The wheel was first used by the elite for their chariots. Metal swords were a prized possession of the landed classes alone for a long period of history. Books were available only to infinitesimally small educated elite. When newspapers first came out in the 17th century only a few thousand of the elite read them and as late as the 19th century newspaper circulation rarely went above a 100,000. Automobiles, radios, airplanes, television sets, cell phones, computers, and so on, every single invention of the last period of modernity was at first only enjoyed by the elite. As mass production cheapens that commodity (and this happens very quickly under capitalist production) the same commodities become available to everyone.

 

When I was growing up a mobile phone was a small suit case and only two people in Lahore had it.

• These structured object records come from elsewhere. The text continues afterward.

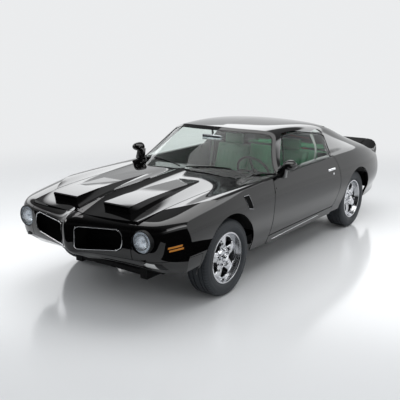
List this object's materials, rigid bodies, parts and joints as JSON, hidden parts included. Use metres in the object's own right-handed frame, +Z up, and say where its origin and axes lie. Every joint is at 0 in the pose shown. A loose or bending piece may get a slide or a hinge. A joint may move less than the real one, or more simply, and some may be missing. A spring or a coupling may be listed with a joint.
{
  "type": "two-door muscle car",
  "caption": "Black two-door muscle car with opening doors, hood and deck lid, steered front wheels and a green cabin.",
  "frame": {"origin": "centre of the overall box on the ground the tyres stand on", "axes": "+Y towards the tail, +X towards the car's left side, +Z up"},
  "size_m": [2.0264, 4.8664, 1.3277],
  "materials": {
    "body_paint": "gloss",
    "chassis_steel": "satin",
    "exhaust_steel": "satin",
    "chrome": "polished",
    "black_plastic": "matte",
    "lamp_glass": "gloss",
    "red_lens": "gloss",
    "window_glass": "gloss",
    "black_trim": "satin",
    "green_vinyl": "satin",
    "rubber": "matte",
    "polished_alloy": "polished"
  },
  "bodies": {
    "body": {"fender_left": "body_paint", "fender_right": "body_paint", "nose": "body_paint", "grilles": "black_plastic", "front_valance": "body_paint", "marker_lamps": "lamp_glass", "headlamps": "lamp_glass", "cowl": "body_paint", "windscreen": "window_glass", "roof": "body_paint", "rear_window": "window_glass", "door_hinges": "chassis_steel", "quarter_left": "body_paint", "quarter_right": "body_paint", "tulip_panel": "body_paint", "tail_panel": "body_paint", "tail_lamps": "red_lens", "rear_bumper": "chrome", "floor_pan": "chassis_steel", "front_subframe": "chassis_steel", "suspension_arms": "chassis_steel", "inner_fenders": "chassis_steel", "radiator": "chassis_steel", "engine": "chassis_steel", "prop_shaft": "chassis_steel", "rear_axle": "chassis_steel", "exhaust": "exhaust_steel", "fuel_tank": "chassis_steel", "dashboard": "black_trim", "console": "green_vinyl", "front_seats": "green_vinyl", "rear_seat": "green_vinyl", "rear_shelf": "green_vinyl"},
    "door_left": {"door_left": "body_paint", "door_glass_left": "window_glass", "door_mirror_left": "chrome"},
    "door_right": {"door_right": "body_paint", "door_glass_right": "window_glass", "door_mirror_right": "chrome"},
    "hood": {"hood": "body_paint"},
    "deck_lid": {"deck_lid": "body_paint"},
    "steering_wheel": {"steering_wheel": "black_trim"},
    "knuckle_left": {"knuckle_left": "chassis_steel"},
    "knuckle_right": {"knuckle_right": "chassis_steel"},
    "wheel_front_left": {"tyre_fl": "rubber", "rim_fl": "polished_alloy"},
    "wheel_front_right": {"tyre_fr": "rubber", "rim_fr": "polished_alloy"},
    "wheel_rear_left": {"tyre_rl": "rubber", "rim_rl": "polished_alloy"},
    "wheel_rear_right": {"tyre_rr": "rubber", "rim_rr": "polished_alloy"}
  },
  "joints": [
    {"name": "door_left_swing", "type": "hinge", "parent": "body", "child": "door_left", "pos_m": [0.888, -0.6, 0.62], "axis": [0, 0, -1], "range_deg": [0, 65]},
    {"name": "door_right_swing", "type": "hinge", "parent": "body", "child": "door_right", "pos_m": [-0.888, -0.6, 0.62], "axis": [0, 0, 1], "range_deg": [0, 65]},
    {"name": "hood_lift", "type": "hinge", "parent": "body", "child": "hood", "pos_m": [0, -0.815, 0.866], "axis": [-1, 0, 0], "range_deg": [0, 42]},
    {"name": "deck_lid_lift", "type": "hinge", "parent": "body", "child": "deck_lid", "pos_m": [0, 1.4, 1], "axis": [1, 0, 0], "range_deg": [0, 45]},
    {"name": "steer_left", "type": "hinge", "parent": "body", "child": "knuckle_left", "pos_m": [0.69, -1.393, 0.338], "axis": [0, 0, 1], "range_deg": [-33, 33]},
    {"name": "steer_right", "type": "hinge", "parent": "body", "child": "knuckle_right", "pos_m": [-0.69, -1.393, 0.338], "axis": [0, 0, 1], "range_deg": [-33, 33]},
    {"name": "steering_wheel_turn", "type": "hinge", "parent": "body", "child": "steering_wheel", "pos_m": [0.372, -0.15, 0.838], "axis": [0, 0.8829, 0.4695], "range_deg": [-430, 430]},
    {"name": "spin_front_left", "type": "hinge", "parent": "knuckle_left", "child": "wheel_front_left", "pos_m": [0.778, -1.393, 0.338], "axis": [1, 0, 0], "continuous": true},
    {"name": "spin_front_right", "type": "hinge", "parent": "knuckle_right", "child": "wheel_front_right", "pos_m": [-0.778, -1.393, 0.338], "axis": [1, 0, 0], "continuous": true},
    {"name": "spin_rear_left", "type": "hinge", "parent": "body", "child": "wheel_rear_left", "pos_m": [0.762, 1.352, 0.338], "axis": [1, 0, 0], "continuous": true},
    {"name": "spin_rear_right", "type": "hinge", "parent": "body", "child": "wheel_rear_right", "pos_m": [-0.762, 1.352, 0.338], "axis": [1, 0, 0], "continuous": true}
  ],
  "couplings": [
    {"joint": "steer_right", "follows": "steer_left", "ratio": 1},
    {"joint": "steering_wheel_turn", "follows": "steer_left", "ratio": 13}
  ]
}
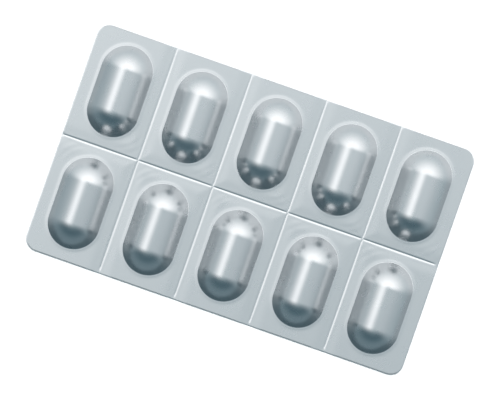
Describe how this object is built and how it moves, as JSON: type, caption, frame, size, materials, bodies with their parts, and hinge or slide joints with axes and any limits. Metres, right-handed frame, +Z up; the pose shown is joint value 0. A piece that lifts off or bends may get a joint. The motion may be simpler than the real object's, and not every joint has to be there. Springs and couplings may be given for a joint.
{
  "type": "pill blister pack",
  "caption": "Sealed cold-formed aluminium blister pack with oblong domed pockets in two rows, parted by pressed score lines.",
  "frame": {"origin": "middle of the flat lidding foil's outer face, on which the pack lies", "axes": "+X along the rows of five pockets, +Y along the length of a pocket, +Z up out of the domes"},
  "size_m": [0.095, 0.057, 0.0054],
  "materials": {
    "cold_form_laminate": "satin cold-formed aluminium laminate, opaque"
  },
  "bodies": {
    "root": {"blister_pack": "cold_form_laminate"}
  },
  "joints": []
}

Today even indentured bonded labourers have cell phones. When I was growing up only my richest relatives had a VCR that we used to borrow once a month to watch movies on. Today no one would touch a VCR because everyone knows it’s a piece of junk. Every factory worker has a cheap china DVD player with a small monitor on which they watch Indian movies. Villages may have nothing else, but they always have a khokha with a small TV-DVD showing Indian songs.

 

The point is that capitalism has made new technologies available to the people on a mass scale thereby making it extremely easy for anti-capitalists to communicate to working people. Socialists are already in possession of the most powerful medium ever created to change the world.

 

But aren’t revolutions are only made through physical confrontation with the opposition? Indeed, they are mostly made in that way. But such confrontation is only the pinnacle of an ideological process challenging hegemonic ideas. And with the exception of a few countries, most of the world’s working class movement is not standing on the precipice of taking power, but standing at a stage of struggle where they need to gain ideological hegemony.

 

Imagine if Marx and Engels had the internet, their blog would have been read all over the world. Lenin would have been communicating directly with communist parties in every corner of the globe. Socialist literature would not be shipped in crates but would be receiving millions of hits on the internet. Che Guevara’s Bolivian Diary would have been a podcast that billions followed. Debates on the Prison Diaries of Gramsci would have been occurring in real time from the forests of Vietnam to the far corners of Africa. All of this is the future of mankind, provided we realize the immense socialization of communication that our generation is already benefiting from.

 

To conclude, if it were not for the Gutenburg printing press, the fate of the Reformation would have been no different from earlier movements that met their end in the Inquisition. The printing press in the hands of the rebels changed the balance of power forever. In the same way, the internet has the potential to disseminate leftist ideas on a hitherto unimaginable scale and overturn the intellectual hegemony of capitalist ideology over the world.